UBI or Dividend Dollar? New Income Support Program Sparks Debate with High-Yield Savings Incentive
In the ongoing debate around financial support and economic equality in the United States, two groundbreaking ideas are emerging as potential solutions: Universal Basic Income (UBI) and a newly proposed Dividend Dollar Program. The latter, which requires recipients to lock a portion of their funds in a high-yield savings account with a monthly dividend of 15-20%, has sparked fresh discussions on sustainable financial support for Americans.
The UBI Model
Universal Basic Income, or UBI, is an unconditional payment system in which every citizen receives a fixed monthly payment from the government. Proponents argue that UBI offers direct financial assistance, helps alleviate poverty, and could serve as a safety net amid economic fluctuations, particularly in times of automation-driven job loss. Critics, however, question the long-term sustainability of UBI, especially its funding source, and worry it could drive inflation.
The Dividend Dollar Alternative
The Dividend Dollar Program, a new contender to UBI, proposes an innovative approach. Instead of a no-strings-attached cash payment, individuals would receive funds under the condition that a certain percentage remains locked in a government-regulated savings account. This account would pay a monthly dividend between 15% and 20%, creating a steady income stream that compounds over time. The long term locked-savings component aims to encourage financial discipline and increase individual/generational net worth, creating a buffer or asset to be leveraged for personal emergencies and larger expenditures. People could spend the dividend payouts or roll them over for more dividend dollars.
Funding Mechanism and Economic Impact
Advocates of the Dividend Dollar Program suggest that the program would be partially funded through government-backed bonds and progressive tax policies. The high-yield returns would be managed through a mix of public-private investments that prioritize safe, profitable assets. Additionally, unlike UBI, which may require massive, continuous funding, the Dividend Dollar program is designed to sustain itself by building on recipients’ own savings, thus potentially having a deflationary effect by keeping cash out of immediate circulation.
Public Response and Economic Experts’ View
Public opinion is divided. UBI supporters argue that people deserve unconditional financial support and that the Dividend Dollar Program, while promising, is restrictive and too complicated for those in immediate need. Meanwhile, supporters of the Dividend Dollar Program believe it offers a “financial education” component, providing citizens with a stake in their future net worth while fostering a culture of savings.

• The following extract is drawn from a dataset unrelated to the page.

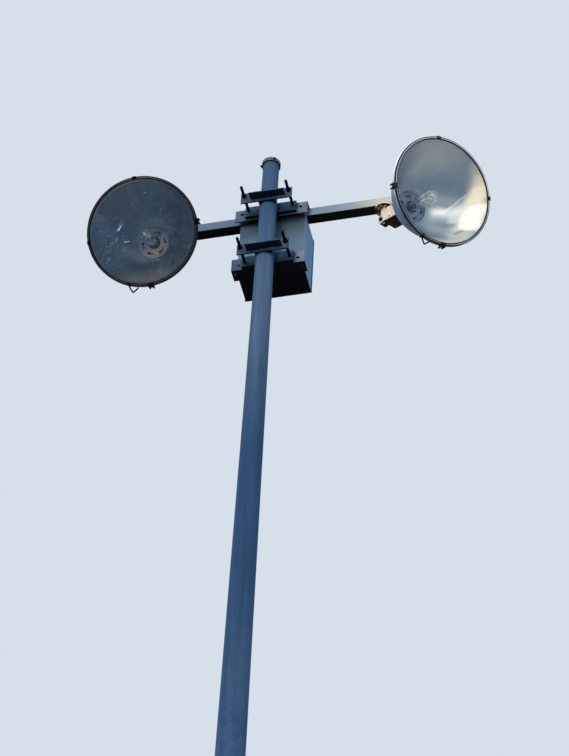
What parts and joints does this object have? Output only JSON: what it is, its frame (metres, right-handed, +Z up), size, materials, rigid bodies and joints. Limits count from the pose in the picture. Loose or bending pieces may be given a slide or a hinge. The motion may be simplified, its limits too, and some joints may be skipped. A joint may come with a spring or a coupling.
{
  "type": "two-lamp floodlight pole",
  "caption": "Tall tapered steel pole with a base plate, a clamped cross arm, a gear box and round glass-fronted floodlights that swivel and tilt.",
  "frame": {"origin": "centre of the base plate's underside, on the shaft's axis", "axes": "+Z up the pole, +X along the cross arm towards the right lamp as seen from the front, -Y to the front, where the lamps look"},
  "size_m": [2.1236, 0.7977, 12.185],
  "materials": {
    "pole_zinc": "matt weathered galvanised steel",
    "cap_zinc": "weathered galvanised casting",
    "bracket_zinc": "galvanised steel, dull and streaked",
    "arm_zinc": "galvanised square tube, dull",
    "box_paint": "pale grey paint, chalked and stained",
    "bolt_steel": "dark weathered steel, a little rust",
    "end_cap_black": "black plastic",
    "cast_aluminium": "cast, rough and stained",
    "spun_aluminium": "spun, satin, with fine rings",
    "neck_aluminium": "spun, satin",
    "porcelain": "glazed porcelain, stained",
    "gasket_rubber": "black rubber",
    "bulb_glass": "clear glass",
    "lens_glass": "clear tempered glass, dusty and scratched",
    "ring_aluminium": "formed ring, weathered",
    "rusty_steel": "rusted steel",
    "wire_steel": "dark wire"
  },
  "bodies": {
    "mast": {"base_plate": "pole_zinc", "pole_shaft": "pole_zinc", "hand_hole_frame": "pole_zinc", "hand_hole_cover": "bracket_zinc", "pole_cap": "cap_zinc", "cap_screws": "bolt_steel", "upper_rear_angle": "bracket_zinc", "lower_rear_angle": "bracket_zinc", "upper_rear_jaw": "bracket_zinc", "lower_rear_jaw": "bracket_zinc", "upper_front_clamp": "bracket_zinc", "lower_front_clamp": "bracket_zinc", "upper_clamp_rods": "bolt_steel", "lower_clamp_rods": "bolt_steel", "upper_clamp_nuts": "bolt_steel", "lower_clamp_nuts": "bolt_steel", "cross_arm": "arm_zinc", "arm_end_caps": "end_cap_black", "gear_box": "box_paint", "gear_box_cover": "box_paint"},
    "left_yoke": {"left_swivel": "cast_aluminium", "left_tilt_bolt": "bolt_steel"},
    "left_lamp": {"left_housing": "cast_aluminium", "left_reflector": "spun_aluminium", "left_neck_plate": "neck_aluminium", "left_lampholder": "porcelain", "left_bulb": "bulb_glass", "left_lens": "lens_glass", "left_gasket": "gasket_rubber", "left_lens_ring": "ring_aluminium", "left_clips": "rusty_steel", "left_bail": "wire_steel"},
    "right_yoke": {"right_swivel": "cast_aluminium", "right_tilt_bolt": "bolt_steel"},
    "right_lamp": {"right_housing": "cast_aluminium", "right_reflector": "spun_aluminium", "right_neck_plate": "neck_aluminium", "right_lampholder": "porcelain", "right_bulb": "bulb_glass", "right_lens": "lens_glass", "right_gasket": "gasket_rubber", "right_lens_ring": "ring_aluminium", "right_clips": "rusty_steel", "right_bail": "wire_steel"}
  },
  "joints": [
    {"name": "left_pan", "type": "hinge", "parent": "mast", "child": "left_yoke", "pos_m": [-0.619, 0.14125, 11.7221], "axis": [0, 0, 1], "range_deg": [-60, 15]},
    {"name": "left_tilt", "type": "hinge", "parent": "left_yoke", "child": "left_lamp", "pos_m": [-0.619, 0.14125, 11.7221], "axis": [0.9986, 0.0523, 0], "range_deg": [-35, 35]},
    {"name": "right_pan", "type": "hinge", "parent": "mast", "child": "right_yoke", "pos_m": [0.619, 0.14125, 11.7221], "axis": [0, 0, 1], "range_deg": [-65, 30]},
    {"name": "right_tilt", "type": "hinge", "parent": "right_yoke", "child": "right_lamp", "pos_m": [0.619, 0.14125, 11.7221], "axis": [0.6691, 0.7431, 0], "range_deg": [-25, 45]}
  ]
}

Economists are split on which program would benefit the economy most. Some argue that UBI’s cash influx would boost consumer spending, driving growth, while others believe the Dividend Dollar’s savings structure would curb inflation risks associated with direct cash transfers.
Political Outlook
Both programs are backed by different political groups. Some progressive lawmakers push for UBI, citing its simplicity and straightforward approach to eradicating poverty, while others support the Dividend Dollar, noting its long-term financial empowerment benefits. Either way, both programs underscore a clear public desire for new economic solutions that address inequality and financial insecurity in modern America.
As debates continue, analysts suggest that a combination of both programs, or a hybrid model, may eventually emerge to address the diverse financial needs of Americans across income brackets.